Cash takes Bruce Springsteen's "Further On Up the Road" from "The Rising" and turns it into the song it was always meant to be. What was a hard-driving rock song when done by Springsteen becomes, in Cash's hands, an instantly classic folk song that sounds like it was handed down through the years. The melody is allowed to breathe, the lyrics are clear and beautiful and the song becomes a meditation on life, faith and redemption. "If there's a light up ahead/well, brother, I don't know/But I'll meet you further on up the road".

The specter of June Carter Cash hovers over many songs on the album, notably "On the Evening Train" (the Hank Williams song about a widower sending off his wife's casket at the depot), "Love's Been Good to Me" and "Rose of My Heart" ("We're the best partners this world's ever seen... You are the rose of my heart/You are the love of my life" ). "Four Strong Winds", with its lyrics "Now our good times are all gone/And I'm bound for moving on" takes on a different meaning altogether from its original "good love gone bad" connotation.

The album closes with "I'm Free From the Chain Gang Now", a song Cash originally recorded in 1962. Back then, in the hands of a young man, the song was simply about a prisoner released from his shackles. Now, as recorded by an old man with his soulmate gone, his health gone and his best days behind him, the song is about freedom from earthly bonds. I don't think it's a coincidence that Cash's voice sounds strongest on this track. When he sings "I got rid of the shackles that bound me" he sounds like a man who has made peace with his past and is looking forward to moving on to the next station. On September 12, 2003 Johnny Cash was freed from his earthly shackles but, to our great benefit, he had the strength and talent to leave behind some sublime beauty for the rest of us. I love you, John. I'll meet you further on up the road.

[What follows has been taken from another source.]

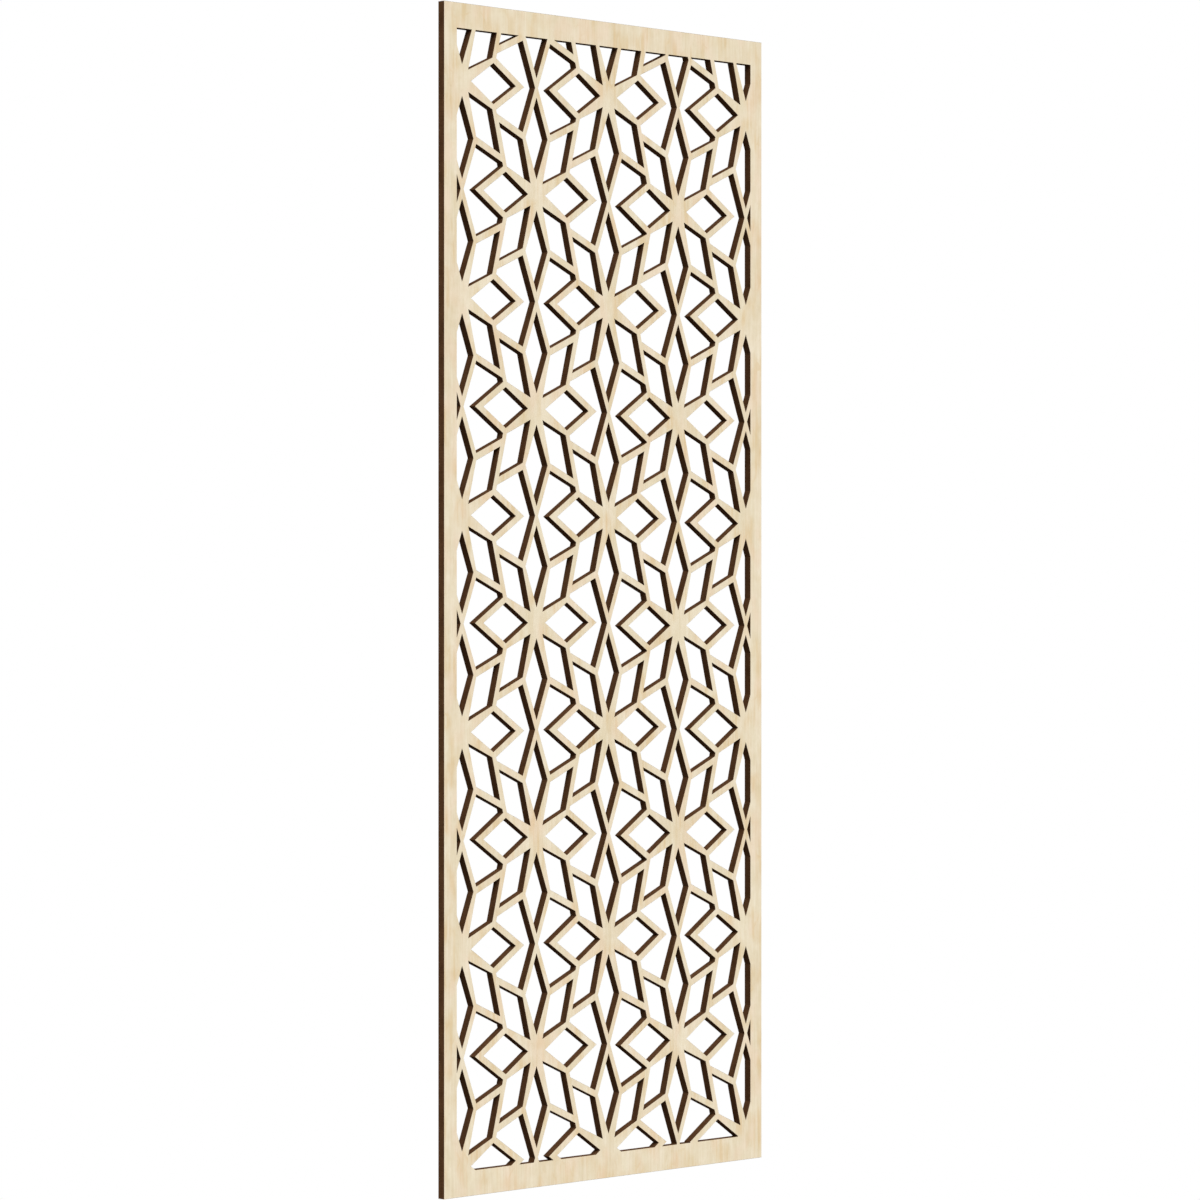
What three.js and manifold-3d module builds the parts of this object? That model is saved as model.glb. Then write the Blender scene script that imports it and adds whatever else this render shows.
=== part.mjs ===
import * as THREE from 'three';
import { mergeVertices } from 'three/addons/utils/BufferGeometryUtils.js';
import Module from 'manifold-3d';

// Fretwork wall panel: one veneered sheet, cut through with a lattice of eight-petalled stars
// inside a plain margin. Millimetres, +Z up, the front face looks along -Y.
// The origin is on the back face, at the middle of the top rail.

// Sheet and its plain margin
const panelWidth = 355.6;
const panelHeight = 914.4;
const sheetThickness = 6.35;
const stileWidth = 13.4;
const railWidth = 19.5;

// Star petals are rhombic windows, each with a strap of even width round it. The lattice is drawn
// with regular stars, and its widths are then squeezed by this factor.
const sidewaysSqueeze = 0.7543;
const petalsPerStar = 8;
const petalInnerReach = 12.42;
const petalOuterReach = 75.44;
const petalWidth = 31.46;
const strapWidth = 5.46;

// Places of the stars. One below the other, their upright petals end this far short of the
// halfway point, where the straps cross. From column to column, slanting petals that face each
// other leave a strap of this width between them.
const petalToCrossing = 7.835;
const facingStrapWidth = 6.29;

// Every second column is staggered by half a repeat, less this lift. All columns right of the
// middle one, which is on the panel's centre line, hang slightly lower.
const staggerLift = 0.445;
const rightSideDrop = 2.72;
const firstStarDrop = 59.0;

// How far a cutter runs past each face of the sheet
const cutterOvershoot = 2;

const wasm = await Module();
wasm.setup();

const topEdge = railWidth / 2;
const bottomEdge = topEdge - panelHeight;

const petalMiddleReach = (petalInnerReach + petalOuterReach) / 2;
const petalHalfLength = (petalOuterReach - petalInnerReach) / 2;
const petalHalfWidth = petalWidth / 2;

// Scaling a petal about its middle by this much moves its edges out by one strap width
const petalInradius = petalHalfLength * petalHalfWidth / Math.hypot(petalHalfLength, petalHalfWidth);
const strapScale = 1 + strapWidth / petalInradius;

const petalTurns = Array.from({ length: petalsPerStar }, (_, i) => i * 2 * Math.PI / petalsPerStar);

// Pitches in the unsqueezed drawing. The edges of the facing petals lean from upright by facingLean.
const starPitch = 2 * (petalOuterReach + petalToCrossing);
const staggerDrop = starPitch / 2 - staggerLift;
const petalTipAngle = Math.atan2(petalHalfWidth, petalHalfLength);
const facingLean = petalTurns[1] - petalTipAngle;
const columnPitch = (
  facingStrapWidth
  + 2 * petalOuterReach * Math.sin(petalTipAngle)
  + staggerDrop * Math.sin(facingLean)
) / Math.cos(facingLean);

// The centre of a star in the unsqueezed drawing. Column 0 is the middle one, row 0 the first
// row below the top rail.
function starCentre(column, row) {
  const isStaggered = column % 2 !== 0;
  const columnDrop = (isStaggered ? staggerDrop : 0) + (column > 0 ? rightSideDrop : 0);
  return new THREE.Vector2(
    column * columnPitch,
    topEdge - firstStarDrop - columnDrop - row * starPitch,
  );
}

// All stars with a petal that could show on the panel
function starCentres() {
  const outerColumn = Math.ceil(panelWidth / 2 / (columnPitch * sidewaysSqueeze));
  const firstRow = -Math.ceil((firstStarDrop + staggerDrop + petalOuterReach) / starPitch);
  const lastRow = Math.ceil(panelHeight / starPitch);
  const stars = [];
  for (let column = -outerColumn; column <= outerColumn; column += 1) {
    for (let row = firstRow; row <= lastRow; row += 1) stars.push(starCentre(column, row));
  }
  return stars;
}

// A shape in the sheet from points given about a star's centre
function squeezedShape(star, points) {
  return new THREE.Shape(points.map((point) => (
    new THREE.Vector2((star.x + point.x) * sidewaysSqueeze, star.y + point.y)
  )));
}

// The rhombus of one petal, which points away from its star at the given turn from straight up
function petalShape(star, turn, scale) {
  const corners = [
    new THREE.Vector2(0, petalMiddleReach - petalHalfLength * scale),
    new THREE.Vector2(petalHalfWidth * scale, petalMiddleReach),
    new THREE.Vector2(0, petalMiddleReach + petalHalfLength * scale),
    new THREE.Vector2(-petalHalfWidth * scale, petalMiddleReach),
  ];
  const centre = new THREE.Vector2();
  return squeezedShape(star, corners.map((corner) => corner.rotateAround(centre, turn)));
}

// The solid heart of a star, with a corner at the inner end of each petal
function heartShape(star) {
  const centre = new THREE.Vector2();
  return squeezedShape(star, petalTurns.map((turn) => (
    new THREE.Vector2(0, petalInnerReach).rotateAround(centre, turn)
  )));
}

function rectangleShape(left, bottom, right, top) {
  return new THREE.Shape([
    new THREE.Vector2(left, bottom),
    new THREE.Vector2(right, bottom),
    new THREE.Vector2(right, top),
    new THREE.Vector2(left, top),
  ]);
}

// An upright plate with the given outline, from the back face at Y = 0 to the front face, and
// past both faces by the overshoot
function plate(shape, overshoot) {
  const geometry = new THREE.ExtrudeGeometry(shape, {
    depth: sheetThickness + 2 * overshoot,
    bevelEnabled: false,
  });
  geometry.translate(0, 0, -overshoot);
  geometry.rotateX(Math.PI / 2);
  geometry.deleteAttribute('normal');
  geometry.deleteAttribute('uv');
  const merged = mergeVertices(geometry);
  return new wasm.Manifold(new wasm.Mesh({
    numProp: 3,
    vertProperties: merged.attributes.position.array,
    triVerts: merged.index.array,
  }));
}

// The solids that the given function makes for each star of the lattice, joined into one
function joinedStars(shapesOfStar) {
  const shapes = starCentres().flatMap(shapesOfStar);
  return wasm.Manifold.union(shapes.map((shape) => plate(shape, 2 * cutterOvershoot)));
}

function fretworkGeometry() {
  const sheet = plate(rectangleShape(-panelWidth / 2, bottomEdge, panelWidth / 2, topEdge), 0);
  const opening = plate(rectangleShape(
    -panelWidth / 2 + stileWidth,
    bottomEdge + railWidth,
    panelWidth / 2 - stileWidth,
    topEdge - railWidth,
  ), cutterOvershoot);
  const petals = joinedStars((star) => petalTurns.map((turn) => petalShape(star, turn, 1)));
  const straps = joinedStars((star) => petalTurns.map((turn) => petalShape(star, turn, strapScale)));
  const hearts = joinedStars(heartShape);
  const lattice = straps.add(hearts).subtract(petals);
  const windows = opening.subtract(lattice);
  const panel = sheet.subtract(windows).getMesh();

  const geometry = new THREE.BufferGeometry();
  geometry.setAttribute('position', new THREE.BufferAttribute(panel.vertProperties, panel.numProp));
  geometry.setIndex(new THREE.BufferAttribute(panel.triVerts, 1));
  return geometry;
}

const birchVeneer = new THREE.MeshStandardMaterial({
  color: 0xecdbbe,
  roughness: 0.6,
  metalness: 0,
  flatShading: true,
});

const fretworkPanel = new THREE.Mesh(fretworkGeometry(), birchVeneer);
fretworkPanel.name = 'fretwork_panel';

const part = new THREE.Group();
part.add(fretworkPanel);

export default part;
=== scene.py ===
import math
import bmesh
import bpy
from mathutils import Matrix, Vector


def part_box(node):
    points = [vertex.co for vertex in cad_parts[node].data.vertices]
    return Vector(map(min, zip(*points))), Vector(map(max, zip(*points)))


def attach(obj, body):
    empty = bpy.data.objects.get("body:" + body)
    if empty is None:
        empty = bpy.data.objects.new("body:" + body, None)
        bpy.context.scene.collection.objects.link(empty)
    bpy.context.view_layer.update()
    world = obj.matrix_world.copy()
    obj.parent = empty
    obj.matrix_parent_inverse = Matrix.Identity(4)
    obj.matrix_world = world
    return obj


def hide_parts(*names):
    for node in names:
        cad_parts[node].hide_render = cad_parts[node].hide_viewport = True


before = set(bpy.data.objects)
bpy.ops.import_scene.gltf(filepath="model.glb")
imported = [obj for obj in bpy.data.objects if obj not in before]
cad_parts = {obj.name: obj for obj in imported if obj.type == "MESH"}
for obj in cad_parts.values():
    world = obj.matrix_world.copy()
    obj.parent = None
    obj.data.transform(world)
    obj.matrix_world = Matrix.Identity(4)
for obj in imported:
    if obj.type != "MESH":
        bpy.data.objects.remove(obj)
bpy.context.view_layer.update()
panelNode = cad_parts["fretwork_panel"]
panelLow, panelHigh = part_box("fretwork_panel")
panelMiddle = (panelLow + panelHigh) / 2
mm = 0.001


# Nodes and colours

def paint(hexCode):
    # a colour as picked on screen, made linear by the sRGB curve
    channels = [int(hexCode[i:i + 2], 16) / 255 for i in (0, 2, 4)]
    return tuple(c / 12.92 if c <= 0.04045 else ((c + 0.055) / 1.055) ** 2.4 for c in channels) + (1.0,)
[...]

Truthful... the best of all American Saga5
Many people can say what they want, but I almost had tears when I heard this album... just listening to `Help Me' and the way Johnny sings those lyrics, man! that's just too much. The songs in this album are perfect, and personally this is my favourite of the American saga... Johnny knew what was coming and you can feel it across the songs, there's nothing like how he approach the melodies.
I'm just glad we can always remember him with so many great records... the last one can have that nostalgic ingredient, but honestly I've never heard an album that reflected feelings in such a truthful way.

It's almost me being stupid, but after hearing this record, you feel that you know the guy... I guess very few artists could do something like that.

Enjoy this masterpiece...

Is this the last we'll hear from Johnny ??5
Though American V's quality shines through on first hearing, no trouble, it is only after repeated listening that it's stark beauty becomes fully apparent.
Only a strong man would be able to sing about failure, heartache and suffering the way Johnny does. Only Johnny Cash was able to take an "ordinary" songs such as Legend in my Time and make it say more than the original writer can ever have intended.
I would hope That Rick Rubin will be able to extract more gems from what is left in the vaults at the House of Cash. I would hope that Benmont Tench, Smokey Hornel and such musicians will once again be involved. In short I hope Johnny's last farewell, if there is to be one, will be handled in the same tasteful way as "Cash Unearthed".
One bit of very minor criticism : Rubin's liner notes were, I thought a bit on the self indulgent side. I would have preferred a few photographs of Johnny with his June.
What a mountain of a man Johnny was !!